## What is needed
Among the records that follow, count the lines with the string "from"; report only that count.

━━━━━ Records for the task ━━━━━

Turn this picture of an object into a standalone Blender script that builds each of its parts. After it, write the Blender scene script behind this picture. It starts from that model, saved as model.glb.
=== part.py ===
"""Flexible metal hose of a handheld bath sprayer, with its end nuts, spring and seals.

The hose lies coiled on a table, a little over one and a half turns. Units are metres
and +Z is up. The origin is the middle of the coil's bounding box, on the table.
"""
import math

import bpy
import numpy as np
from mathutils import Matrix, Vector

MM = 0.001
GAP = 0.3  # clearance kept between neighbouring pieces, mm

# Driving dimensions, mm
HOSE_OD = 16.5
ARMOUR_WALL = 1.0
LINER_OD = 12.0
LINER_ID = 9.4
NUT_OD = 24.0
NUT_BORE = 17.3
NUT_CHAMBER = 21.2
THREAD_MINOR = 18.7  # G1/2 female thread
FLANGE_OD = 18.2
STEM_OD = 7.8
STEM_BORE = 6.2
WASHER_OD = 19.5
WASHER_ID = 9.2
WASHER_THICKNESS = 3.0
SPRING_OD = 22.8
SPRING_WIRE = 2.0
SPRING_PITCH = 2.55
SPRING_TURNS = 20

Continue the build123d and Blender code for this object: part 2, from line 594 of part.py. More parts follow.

━━━━━

## The result
3